Effects of Small-Chain Superexchange Dynamics on Spin-Orbit Coupled Clock Spectroscopy

TL;DR

This paper investigates how small-chain superexchange interactions and spin-orbit coupling influence spectroscopy in optical lattice clocks, revealing many-body effects that can impact clock precision and suggesting pathways for optimization.

Contribution

It provides a theoretical analysis of superexchange effects in one-dimensional chains within optical lattice clocks, highlighting the role of chain length and thermal distribution on spectroscopy.

Findings

Superexchange interactions modify spectroscopy observables.

Chain length significantly affects the observed effects.

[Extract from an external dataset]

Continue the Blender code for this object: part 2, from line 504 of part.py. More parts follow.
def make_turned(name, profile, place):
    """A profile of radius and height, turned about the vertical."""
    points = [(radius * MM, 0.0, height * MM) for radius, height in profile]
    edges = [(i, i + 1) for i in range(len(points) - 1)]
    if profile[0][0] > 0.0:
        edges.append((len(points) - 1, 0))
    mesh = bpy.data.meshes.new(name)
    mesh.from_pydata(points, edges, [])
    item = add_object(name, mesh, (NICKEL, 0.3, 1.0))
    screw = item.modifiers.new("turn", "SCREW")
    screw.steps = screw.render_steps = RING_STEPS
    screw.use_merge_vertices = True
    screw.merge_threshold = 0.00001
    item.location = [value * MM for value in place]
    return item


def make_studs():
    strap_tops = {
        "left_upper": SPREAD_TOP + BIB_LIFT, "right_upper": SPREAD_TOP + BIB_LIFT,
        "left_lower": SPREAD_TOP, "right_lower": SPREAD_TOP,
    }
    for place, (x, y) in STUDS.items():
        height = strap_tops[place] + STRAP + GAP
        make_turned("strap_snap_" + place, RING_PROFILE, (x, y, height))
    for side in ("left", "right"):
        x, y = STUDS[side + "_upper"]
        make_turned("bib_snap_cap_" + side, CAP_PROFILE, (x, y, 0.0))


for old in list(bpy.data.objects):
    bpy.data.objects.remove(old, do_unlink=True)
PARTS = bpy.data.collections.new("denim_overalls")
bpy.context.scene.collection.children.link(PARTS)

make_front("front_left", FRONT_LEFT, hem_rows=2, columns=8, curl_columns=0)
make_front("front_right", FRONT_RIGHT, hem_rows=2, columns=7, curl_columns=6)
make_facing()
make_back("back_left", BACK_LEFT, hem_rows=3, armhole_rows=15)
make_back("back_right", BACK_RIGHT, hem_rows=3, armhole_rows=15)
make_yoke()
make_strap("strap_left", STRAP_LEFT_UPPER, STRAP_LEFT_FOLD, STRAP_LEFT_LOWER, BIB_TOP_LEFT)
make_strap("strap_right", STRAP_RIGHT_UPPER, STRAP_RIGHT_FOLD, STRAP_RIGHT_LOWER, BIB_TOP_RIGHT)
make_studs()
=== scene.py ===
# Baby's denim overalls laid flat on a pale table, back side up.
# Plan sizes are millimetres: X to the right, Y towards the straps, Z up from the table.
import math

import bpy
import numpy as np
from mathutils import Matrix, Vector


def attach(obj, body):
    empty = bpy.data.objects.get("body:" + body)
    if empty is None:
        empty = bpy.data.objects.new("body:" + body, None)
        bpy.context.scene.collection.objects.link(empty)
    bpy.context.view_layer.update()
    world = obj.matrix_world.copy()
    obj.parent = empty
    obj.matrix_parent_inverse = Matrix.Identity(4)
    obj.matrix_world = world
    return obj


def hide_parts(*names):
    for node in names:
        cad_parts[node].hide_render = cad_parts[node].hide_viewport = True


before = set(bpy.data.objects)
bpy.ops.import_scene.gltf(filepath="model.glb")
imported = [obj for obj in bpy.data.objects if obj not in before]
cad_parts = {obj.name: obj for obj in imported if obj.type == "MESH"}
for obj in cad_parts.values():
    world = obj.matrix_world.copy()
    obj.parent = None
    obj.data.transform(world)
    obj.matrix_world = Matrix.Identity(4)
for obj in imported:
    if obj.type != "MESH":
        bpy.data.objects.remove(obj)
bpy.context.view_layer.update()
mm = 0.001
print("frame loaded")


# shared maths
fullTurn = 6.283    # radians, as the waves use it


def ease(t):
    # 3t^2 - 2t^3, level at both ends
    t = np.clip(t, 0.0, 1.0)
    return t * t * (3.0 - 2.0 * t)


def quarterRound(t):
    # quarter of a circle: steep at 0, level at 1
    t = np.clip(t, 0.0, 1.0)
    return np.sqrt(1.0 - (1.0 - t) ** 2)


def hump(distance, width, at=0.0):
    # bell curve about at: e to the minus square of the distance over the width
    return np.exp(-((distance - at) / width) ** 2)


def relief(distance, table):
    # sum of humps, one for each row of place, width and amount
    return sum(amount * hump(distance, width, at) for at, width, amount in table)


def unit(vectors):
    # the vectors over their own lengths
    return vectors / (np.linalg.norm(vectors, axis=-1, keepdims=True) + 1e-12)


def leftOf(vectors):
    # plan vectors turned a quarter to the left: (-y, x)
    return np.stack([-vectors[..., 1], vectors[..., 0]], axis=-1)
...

Thermal distribution of chains influences measurement outcomes.

Abstract

Optical lattice clocks have set records in clock precision and accuracy. Continuing to advance their performance, via probing as many atoms for the longest interrogation time affordable, requires experimentally and theoretically studying a many-body lattice system. Motivated by recent experimental results on a Fermi-degenerate three-dimensional optical lattice clock, we present a theoretical overview of Ramsey and Rabi spectroscopy in one-dimensional chains. At realistic experimental temperatures and confinement conditions, atoms are spatially localized into small chains of $\approx 1-5$ atoms. We show that in the presence of spin-orbit coupling induced by the clock laser, the spectroscopy observables are modified by superexchange interactions within each chain, and depend strongly on the length of the chain. The thermal distribution of chain lengths thus plays a key role in the spectroscopy measurements. Our results offer insight into observable many-body effects in state-of-the-art lattice clocks and suggest new directions for optimizing clock performance.